§ **The task**
The first line to copy is the one with "the whole helix."; the last is the one with "TAU = 2 * math.pi". Copy each line in that range exactly, leaving out all others.

--- Start of Data rows ---

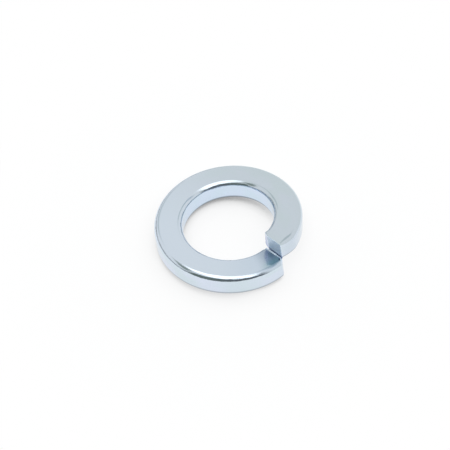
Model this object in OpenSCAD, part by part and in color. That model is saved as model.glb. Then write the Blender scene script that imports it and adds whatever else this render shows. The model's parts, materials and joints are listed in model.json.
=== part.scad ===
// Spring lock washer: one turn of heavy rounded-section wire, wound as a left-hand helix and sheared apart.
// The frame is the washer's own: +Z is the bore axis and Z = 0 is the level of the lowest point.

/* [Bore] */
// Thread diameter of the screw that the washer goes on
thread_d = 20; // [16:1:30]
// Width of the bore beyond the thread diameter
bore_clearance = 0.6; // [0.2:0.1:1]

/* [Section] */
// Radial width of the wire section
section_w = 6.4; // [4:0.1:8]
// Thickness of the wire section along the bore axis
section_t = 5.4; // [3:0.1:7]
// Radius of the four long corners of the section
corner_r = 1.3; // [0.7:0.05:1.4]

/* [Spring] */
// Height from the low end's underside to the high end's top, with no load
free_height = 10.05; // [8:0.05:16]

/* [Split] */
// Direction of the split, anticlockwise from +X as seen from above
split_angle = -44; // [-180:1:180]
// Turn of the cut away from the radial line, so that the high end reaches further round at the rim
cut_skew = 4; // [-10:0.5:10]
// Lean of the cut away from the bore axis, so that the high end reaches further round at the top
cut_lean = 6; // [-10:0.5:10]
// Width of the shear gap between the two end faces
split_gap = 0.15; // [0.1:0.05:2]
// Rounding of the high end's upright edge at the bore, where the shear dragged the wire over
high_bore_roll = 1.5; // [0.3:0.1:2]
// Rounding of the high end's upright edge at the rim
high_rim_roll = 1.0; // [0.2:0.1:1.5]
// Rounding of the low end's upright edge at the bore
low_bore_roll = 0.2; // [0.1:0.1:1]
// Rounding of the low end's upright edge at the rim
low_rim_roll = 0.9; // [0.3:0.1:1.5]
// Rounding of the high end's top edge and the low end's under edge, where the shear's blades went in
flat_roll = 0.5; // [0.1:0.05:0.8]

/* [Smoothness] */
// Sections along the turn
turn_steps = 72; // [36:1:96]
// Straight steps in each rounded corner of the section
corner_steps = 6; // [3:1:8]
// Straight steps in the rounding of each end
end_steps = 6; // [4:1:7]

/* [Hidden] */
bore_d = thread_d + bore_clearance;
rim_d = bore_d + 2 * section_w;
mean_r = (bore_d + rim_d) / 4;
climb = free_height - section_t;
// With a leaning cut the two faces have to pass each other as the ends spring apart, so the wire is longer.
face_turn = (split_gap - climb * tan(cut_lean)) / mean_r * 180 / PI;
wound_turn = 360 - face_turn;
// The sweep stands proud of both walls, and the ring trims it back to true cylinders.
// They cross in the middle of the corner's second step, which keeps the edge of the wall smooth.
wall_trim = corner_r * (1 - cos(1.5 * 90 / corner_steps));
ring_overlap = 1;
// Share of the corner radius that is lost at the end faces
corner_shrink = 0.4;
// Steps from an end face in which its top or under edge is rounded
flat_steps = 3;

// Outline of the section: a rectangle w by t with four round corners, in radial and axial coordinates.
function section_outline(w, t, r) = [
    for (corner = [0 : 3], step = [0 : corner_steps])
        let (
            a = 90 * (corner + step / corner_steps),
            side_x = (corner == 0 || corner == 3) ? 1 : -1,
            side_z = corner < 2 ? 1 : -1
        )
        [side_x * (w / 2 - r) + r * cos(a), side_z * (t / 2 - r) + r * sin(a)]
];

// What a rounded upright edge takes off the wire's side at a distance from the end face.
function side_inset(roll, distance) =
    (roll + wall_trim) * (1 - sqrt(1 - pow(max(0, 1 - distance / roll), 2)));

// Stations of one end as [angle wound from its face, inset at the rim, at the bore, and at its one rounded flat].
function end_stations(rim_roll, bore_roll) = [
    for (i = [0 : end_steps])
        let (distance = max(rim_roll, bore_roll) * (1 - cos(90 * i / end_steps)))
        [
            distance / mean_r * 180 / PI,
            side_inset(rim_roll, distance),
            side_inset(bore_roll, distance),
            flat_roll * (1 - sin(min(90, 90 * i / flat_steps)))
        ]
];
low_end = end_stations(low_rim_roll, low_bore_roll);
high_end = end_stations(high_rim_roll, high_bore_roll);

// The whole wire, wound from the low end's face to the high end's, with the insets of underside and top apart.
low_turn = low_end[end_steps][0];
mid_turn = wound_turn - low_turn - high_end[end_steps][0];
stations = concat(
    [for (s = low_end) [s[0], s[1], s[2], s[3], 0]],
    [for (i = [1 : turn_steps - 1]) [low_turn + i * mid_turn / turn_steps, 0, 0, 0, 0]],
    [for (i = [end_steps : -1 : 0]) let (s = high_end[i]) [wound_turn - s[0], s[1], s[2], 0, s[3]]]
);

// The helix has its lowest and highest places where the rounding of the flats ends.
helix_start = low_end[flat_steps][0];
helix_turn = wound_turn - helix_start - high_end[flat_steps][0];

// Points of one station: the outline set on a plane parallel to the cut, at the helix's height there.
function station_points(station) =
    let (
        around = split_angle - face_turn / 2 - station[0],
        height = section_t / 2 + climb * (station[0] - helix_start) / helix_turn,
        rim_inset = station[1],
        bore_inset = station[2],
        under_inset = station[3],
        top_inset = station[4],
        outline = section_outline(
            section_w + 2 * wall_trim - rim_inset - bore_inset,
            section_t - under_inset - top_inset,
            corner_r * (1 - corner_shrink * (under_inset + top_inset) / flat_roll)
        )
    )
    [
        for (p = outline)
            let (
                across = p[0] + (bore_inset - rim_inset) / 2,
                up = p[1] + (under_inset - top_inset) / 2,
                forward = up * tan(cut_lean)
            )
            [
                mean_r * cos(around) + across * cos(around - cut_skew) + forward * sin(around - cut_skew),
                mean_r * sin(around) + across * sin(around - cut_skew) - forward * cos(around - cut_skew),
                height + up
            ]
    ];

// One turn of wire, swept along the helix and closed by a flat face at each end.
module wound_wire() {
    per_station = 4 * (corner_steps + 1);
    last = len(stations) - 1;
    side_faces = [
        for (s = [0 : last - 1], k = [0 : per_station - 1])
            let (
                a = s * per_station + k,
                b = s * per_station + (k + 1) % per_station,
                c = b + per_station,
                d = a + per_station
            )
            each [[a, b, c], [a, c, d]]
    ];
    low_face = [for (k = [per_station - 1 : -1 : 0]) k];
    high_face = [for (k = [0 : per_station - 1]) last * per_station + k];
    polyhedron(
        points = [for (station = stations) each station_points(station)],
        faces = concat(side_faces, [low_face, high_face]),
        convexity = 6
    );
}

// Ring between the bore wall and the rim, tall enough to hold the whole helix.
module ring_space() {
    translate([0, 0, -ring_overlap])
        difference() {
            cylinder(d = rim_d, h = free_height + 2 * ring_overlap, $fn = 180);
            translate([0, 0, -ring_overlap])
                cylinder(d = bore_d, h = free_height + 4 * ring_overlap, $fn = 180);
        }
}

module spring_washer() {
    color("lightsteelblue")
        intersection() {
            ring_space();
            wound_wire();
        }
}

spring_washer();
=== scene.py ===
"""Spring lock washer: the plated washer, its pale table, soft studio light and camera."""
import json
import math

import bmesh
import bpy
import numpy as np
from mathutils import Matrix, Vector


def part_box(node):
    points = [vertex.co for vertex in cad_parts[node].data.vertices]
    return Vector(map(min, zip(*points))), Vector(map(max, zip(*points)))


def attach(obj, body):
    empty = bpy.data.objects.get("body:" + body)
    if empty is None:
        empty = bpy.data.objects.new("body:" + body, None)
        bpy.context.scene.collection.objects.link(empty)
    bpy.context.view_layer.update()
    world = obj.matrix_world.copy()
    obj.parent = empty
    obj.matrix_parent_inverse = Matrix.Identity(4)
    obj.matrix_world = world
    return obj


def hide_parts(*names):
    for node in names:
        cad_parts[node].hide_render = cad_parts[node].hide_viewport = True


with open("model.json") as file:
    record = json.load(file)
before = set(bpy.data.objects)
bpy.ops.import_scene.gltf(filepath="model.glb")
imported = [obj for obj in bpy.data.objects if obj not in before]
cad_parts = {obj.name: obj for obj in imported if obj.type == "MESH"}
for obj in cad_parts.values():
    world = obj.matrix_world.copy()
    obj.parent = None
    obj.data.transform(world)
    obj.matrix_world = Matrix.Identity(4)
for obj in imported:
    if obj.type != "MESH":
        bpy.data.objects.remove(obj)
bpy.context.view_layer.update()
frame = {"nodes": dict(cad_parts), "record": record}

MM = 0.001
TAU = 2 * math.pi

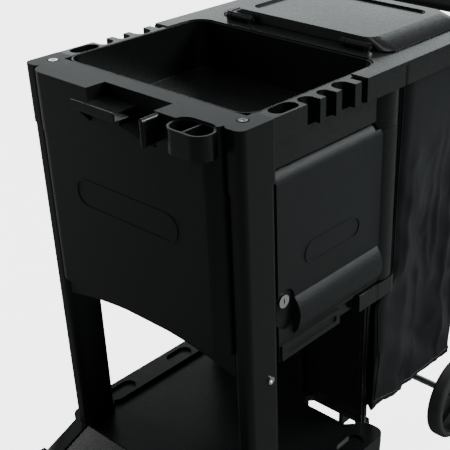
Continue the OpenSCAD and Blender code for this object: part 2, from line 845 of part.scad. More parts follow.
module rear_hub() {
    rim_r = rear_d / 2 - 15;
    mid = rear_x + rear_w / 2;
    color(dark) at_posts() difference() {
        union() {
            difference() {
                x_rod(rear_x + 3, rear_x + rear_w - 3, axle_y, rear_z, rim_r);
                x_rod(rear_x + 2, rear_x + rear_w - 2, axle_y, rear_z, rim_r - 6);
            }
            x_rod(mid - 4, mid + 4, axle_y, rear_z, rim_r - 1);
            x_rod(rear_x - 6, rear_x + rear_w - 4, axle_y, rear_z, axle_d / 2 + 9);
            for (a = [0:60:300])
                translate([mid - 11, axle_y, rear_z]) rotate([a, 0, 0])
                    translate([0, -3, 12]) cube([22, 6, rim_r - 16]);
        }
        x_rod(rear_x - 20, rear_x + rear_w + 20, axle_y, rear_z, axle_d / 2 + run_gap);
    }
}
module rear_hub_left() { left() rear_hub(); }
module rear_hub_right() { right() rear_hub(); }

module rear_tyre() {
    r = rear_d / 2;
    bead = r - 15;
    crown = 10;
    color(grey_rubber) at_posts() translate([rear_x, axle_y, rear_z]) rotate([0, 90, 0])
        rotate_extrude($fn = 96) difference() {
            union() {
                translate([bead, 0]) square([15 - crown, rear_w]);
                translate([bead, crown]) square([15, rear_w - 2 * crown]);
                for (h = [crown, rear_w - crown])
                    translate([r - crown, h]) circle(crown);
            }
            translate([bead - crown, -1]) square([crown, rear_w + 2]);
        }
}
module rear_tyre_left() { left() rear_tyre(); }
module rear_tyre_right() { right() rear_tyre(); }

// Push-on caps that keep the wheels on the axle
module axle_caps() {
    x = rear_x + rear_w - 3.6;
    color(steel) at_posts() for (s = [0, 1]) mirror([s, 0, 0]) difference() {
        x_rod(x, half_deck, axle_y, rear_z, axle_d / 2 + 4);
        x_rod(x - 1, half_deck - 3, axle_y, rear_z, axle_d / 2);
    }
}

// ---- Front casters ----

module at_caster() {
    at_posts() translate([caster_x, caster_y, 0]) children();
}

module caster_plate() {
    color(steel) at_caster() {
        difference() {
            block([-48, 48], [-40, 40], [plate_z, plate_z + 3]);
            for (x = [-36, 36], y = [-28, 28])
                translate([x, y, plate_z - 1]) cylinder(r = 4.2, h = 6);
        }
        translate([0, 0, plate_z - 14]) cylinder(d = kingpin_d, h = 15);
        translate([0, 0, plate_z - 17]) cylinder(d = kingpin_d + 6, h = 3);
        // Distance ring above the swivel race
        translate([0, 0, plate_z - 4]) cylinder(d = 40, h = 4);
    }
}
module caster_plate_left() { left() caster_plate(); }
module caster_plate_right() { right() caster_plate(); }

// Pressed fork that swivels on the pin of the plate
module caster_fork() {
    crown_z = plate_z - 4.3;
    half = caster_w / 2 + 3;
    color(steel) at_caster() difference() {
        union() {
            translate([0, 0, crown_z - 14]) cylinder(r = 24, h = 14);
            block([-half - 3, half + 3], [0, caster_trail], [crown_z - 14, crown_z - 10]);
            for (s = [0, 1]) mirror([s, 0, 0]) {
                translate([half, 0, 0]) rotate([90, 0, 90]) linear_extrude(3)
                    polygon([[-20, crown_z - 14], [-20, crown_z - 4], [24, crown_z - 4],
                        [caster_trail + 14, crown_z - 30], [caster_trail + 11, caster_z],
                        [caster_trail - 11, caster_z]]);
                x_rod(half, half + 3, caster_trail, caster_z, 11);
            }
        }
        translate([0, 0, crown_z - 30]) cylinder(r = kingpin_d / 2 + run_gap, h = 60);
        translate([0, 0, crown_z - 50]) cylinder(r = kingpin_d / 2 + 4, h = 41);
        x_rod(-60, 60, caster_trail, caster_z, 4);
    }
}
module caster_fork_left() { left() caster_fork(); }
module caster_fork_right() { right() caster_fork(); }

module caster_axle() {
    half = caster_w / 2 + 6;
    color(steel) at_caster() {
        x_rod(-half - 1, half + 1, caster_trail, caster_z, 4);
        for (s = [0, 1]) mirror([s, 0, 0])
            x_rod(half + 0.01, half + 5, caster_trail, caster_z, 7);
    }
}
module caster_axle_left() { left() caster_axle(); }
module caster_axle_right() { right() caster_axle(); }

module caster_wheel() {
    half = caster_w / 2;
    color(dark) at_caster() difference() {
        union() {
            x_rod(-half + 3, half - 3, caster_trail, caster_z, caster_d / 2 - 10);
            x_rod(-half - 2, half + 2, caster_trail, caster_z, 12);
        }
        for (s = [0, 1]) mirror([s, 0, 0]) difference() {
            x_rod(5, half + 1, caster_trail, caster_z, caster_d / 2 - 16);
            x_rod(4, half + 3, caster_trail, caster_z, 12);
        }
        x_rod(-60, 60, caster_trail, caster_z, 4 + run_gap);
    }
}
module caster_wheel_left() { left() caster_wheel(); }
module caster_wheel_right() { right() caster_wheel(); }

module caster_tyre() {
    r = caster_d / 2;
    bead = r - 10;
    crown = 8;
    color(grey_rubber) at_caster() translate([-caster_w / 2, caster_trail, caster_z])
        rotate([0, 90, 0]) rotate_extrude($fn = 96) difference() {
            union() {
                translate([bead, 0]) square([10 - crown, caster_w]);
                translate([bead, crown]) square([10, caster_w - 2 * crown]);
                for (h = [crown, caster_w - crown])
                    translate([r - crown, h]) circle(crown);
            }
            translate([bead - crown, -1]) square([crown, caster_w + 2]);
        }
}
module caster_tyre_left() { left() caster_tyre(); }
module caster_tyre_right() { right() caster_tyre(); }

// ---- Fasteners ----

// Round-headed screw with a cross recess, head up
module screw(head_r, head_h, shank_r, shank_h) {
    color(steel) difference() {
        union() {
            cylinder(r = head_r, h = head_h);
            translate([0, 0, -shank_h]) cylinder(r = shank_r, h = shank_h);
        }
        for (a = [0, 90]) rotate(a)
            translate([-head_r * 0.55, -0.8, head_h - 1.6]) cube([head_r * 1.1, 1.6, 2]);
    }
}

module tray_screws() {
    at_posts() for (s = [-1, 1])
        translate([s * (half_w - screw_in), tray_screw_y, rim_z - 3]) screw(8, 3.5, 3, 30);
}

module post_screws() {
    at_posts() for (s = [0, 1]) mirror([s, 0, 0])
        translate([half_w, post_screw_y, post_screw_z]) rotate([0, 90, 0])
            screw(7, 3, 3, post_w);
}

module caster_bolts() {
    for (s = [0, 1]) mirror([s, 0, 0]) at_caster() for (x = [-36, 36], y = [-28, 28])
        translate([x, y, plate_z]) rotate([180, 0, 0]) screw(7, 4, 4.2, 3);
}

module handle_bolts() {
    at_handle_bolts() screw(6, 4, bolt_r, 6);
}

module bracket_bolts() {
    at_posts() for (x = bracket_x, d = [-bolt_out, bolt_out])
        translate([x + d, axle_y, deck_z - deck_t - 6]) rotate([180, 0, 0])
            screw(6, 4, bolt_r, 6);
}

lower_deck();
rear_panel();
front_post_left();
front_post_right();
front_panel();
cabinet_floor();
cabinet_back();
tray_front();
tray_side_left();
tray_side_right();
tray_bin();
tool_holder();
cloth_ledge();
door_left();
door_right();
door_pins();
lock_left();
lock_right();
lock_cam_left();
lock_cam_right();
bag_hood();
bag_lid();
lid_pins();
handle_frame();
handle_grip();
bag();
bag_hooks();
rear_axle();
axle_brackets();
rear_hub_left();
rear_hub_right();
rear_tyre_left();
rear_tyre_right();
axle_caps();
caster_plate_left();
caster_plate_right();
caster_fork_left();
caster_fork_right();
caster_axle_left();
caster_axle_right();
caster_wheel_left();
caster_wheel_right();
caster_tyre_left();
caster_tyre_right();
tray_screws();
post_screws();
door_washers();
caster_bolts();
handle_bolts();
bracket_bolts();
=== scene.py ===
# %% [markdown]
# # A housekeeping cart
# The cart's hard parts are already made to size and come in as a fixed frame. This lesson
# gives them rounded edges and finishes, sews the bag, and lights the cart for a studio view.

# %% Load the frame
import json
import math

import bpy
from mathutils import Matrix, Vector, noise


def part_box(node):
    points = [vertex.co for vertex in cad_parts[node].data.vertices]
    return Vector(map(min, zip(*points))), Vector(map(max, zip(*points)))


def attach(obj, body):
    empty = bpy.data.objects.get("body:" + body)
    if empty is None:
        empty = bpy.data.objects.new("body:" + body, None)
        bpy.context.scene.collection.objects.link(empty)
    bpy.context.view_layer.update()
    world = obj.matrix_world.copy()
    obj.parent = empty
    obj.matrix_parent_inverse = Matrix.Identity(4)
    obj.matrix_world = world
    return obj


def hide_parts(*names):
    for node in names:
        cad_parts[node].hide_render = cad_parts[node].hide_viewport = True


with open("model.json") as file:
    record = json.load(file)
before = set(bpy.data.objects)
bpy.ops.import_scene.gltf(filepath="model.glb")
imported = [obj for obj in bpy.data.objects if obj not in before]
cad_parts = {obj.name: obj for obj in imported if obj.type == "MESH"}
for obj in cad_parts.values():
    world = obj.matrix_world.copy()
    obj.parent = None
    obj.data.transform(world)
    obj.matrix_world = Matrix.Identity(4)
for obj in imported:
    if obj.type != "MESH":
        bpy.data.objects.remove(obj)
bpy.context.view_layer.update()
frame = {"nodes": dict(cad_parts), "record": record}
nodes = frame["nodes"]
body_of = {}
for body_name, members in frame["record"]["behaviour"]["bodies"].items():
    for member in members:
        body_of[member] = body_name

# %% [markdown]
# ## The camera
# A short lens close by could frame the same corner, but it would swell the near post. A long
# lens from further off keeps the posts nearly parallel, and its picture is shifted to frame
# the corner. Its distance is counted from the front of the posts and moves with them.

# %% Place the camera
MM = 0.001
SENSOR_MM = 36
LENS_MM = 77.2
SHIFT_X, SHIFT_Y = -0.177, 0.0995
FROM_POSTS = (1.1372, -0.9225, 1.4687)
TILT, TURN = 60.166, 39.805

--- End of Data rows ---

§ **Expected answer**
// Ring between the bore wall and the rim, tall enough to hold the whole helix.
module ring_space() {
    translate([0, 0, -ring_overlap])
        difference() {
            cylinder(d = rim_d, h = free_height + 2 * ring_overlap, $fn = 180);
            translate([0, 0, -ring_overlap])
                cylinder(d = bore_d, h = free_height + 4 * ring_overlap, $fn = 180);
        }
}

module spring_washer() {
    color("lightsteelblue")
        intersection() {
            ring_space();
            wound_wire();
        }
}

spring_washer();
=== scene.py ===
"""Spring lock washer: the plated washer, its pale table, soft studio light and camera."""
import json
import math

import bmesh
import bpy
import numpy as np
from mathutils import Matrix, Vector


def part_box(node):
    points = [vertex.co for vertex in cad_parts[node].data.vertices]
    return Vector(map(min, zip(*points))), Vector(map(max, zip(*points)))


def attach(obj, body):
    empty = bpy.data.objects.get("body:" + body)
    if empty is None:
        empty = bpy.data.objects.new("body:" + body, None)
        bpy.context.scene.collection.objects.link(empty)
    bpy.context.view_layer.update()
    world = obj.matrix_world.copy()
    obj.parent = empty
    obj.matrix_parent_inverse = Matrix.Identity(4)
    obj.matrix_world = world
    return obj


def hide_parts(*names):
    for node in names:
        cad_parts[node].hide_render = cad_parts[node].hide_viewport = True


with open("model.json") as file:
    record = json.load(file)
before = set(bpy.data.objects)
bpy.ops.import_scene.gltf(filepath="model.glb")
imported = [obj for obj in bpy.data.objects if obj not in before]
cad_parts = {obj.name: obj for obj in imported if obj.type == "MESH"}
for obj in cad_parts.values():
    world = obj.matrix_world.copy()
    obj.parent = None
    obj.data.transform(world)
    obj.matrix_world = Matrix.Identity(4)
for obj in imported:
    if obj.type != "MESH":
        bpy.data.objects.remove(obj)
bpy.context.view_layer.update()
frame = {"nodes": dict(cad_parts), "record": record}

MM = 0.001
TAU = 2 * math.pi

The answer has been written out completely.